Simone Aiken is a fighter. She sets a goal and she pushes towards it, through thick and thin, as days become weeks and weeks become years. She goes over, around, or through every obstacle. And she will fight for you.

It took Simone over a decade to get from the IT helpdesk at the National Park Service to writing ground control software for GPS Satellites at Raytheon. Along the way she wrote code in a variety of politically sensitive industries including email security, geological surveying, health insurance claims processing, and defense contracting. Programmers get a great perspective on the industries they work for. To create the systems that everyone uses they need end-to-end knowledge of workflows at a practical level. To create the reports management consumes they have to understand the high level data and metrics used to drive decision making. They have deep industry knowledge without deep financial ties. And knowing that a mistake will anger hundreds of thousands of end users means they have to balance the desire to improve things with respect for the functionality of existing systems. Who better to deal with a lobbyist than someone who knows enough about their industries to catch them when they exaggerate? And who is better suited to craft policy than someone who seeks to understand the nuances of the existing systems fully before altering them?

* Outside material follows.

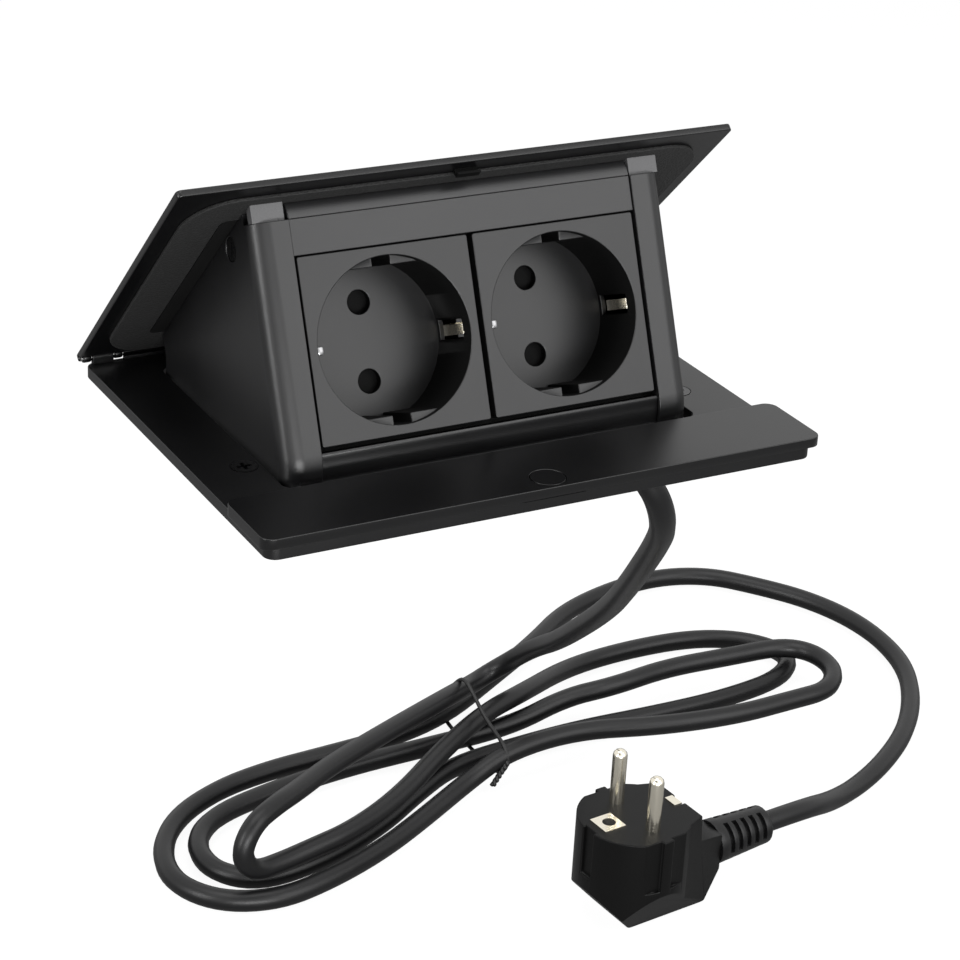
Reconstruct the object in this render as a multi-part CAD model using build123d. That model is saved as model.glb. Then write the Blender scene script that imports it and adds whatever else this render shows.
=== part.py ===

Our political discourse has become consumed with hatred and spite. Every question, every issue, is abstracted away from the solvable, real-world, problem in front of us to ideological battles against some enemy. Radical politicians—on both sides—spend their time playing the blame game. They demonize a section of the population, declare them the author of all our woes, then promise that things will magically be better if we can just properly punish "those people". Who "those people" are varies depending on who you talk to. But what is nearly universal is that the proposals to punish "them" don’t actually address our problems in a meaningful way. They are a distraction from real solutions - as scapegoats always are. Responsible politicians - on both sides - are then savaged by their respective radicals for the sin of not hating "those people" enough. Simone Aiken will not play that game. She is a geek and an engineer and she just wants to fix things.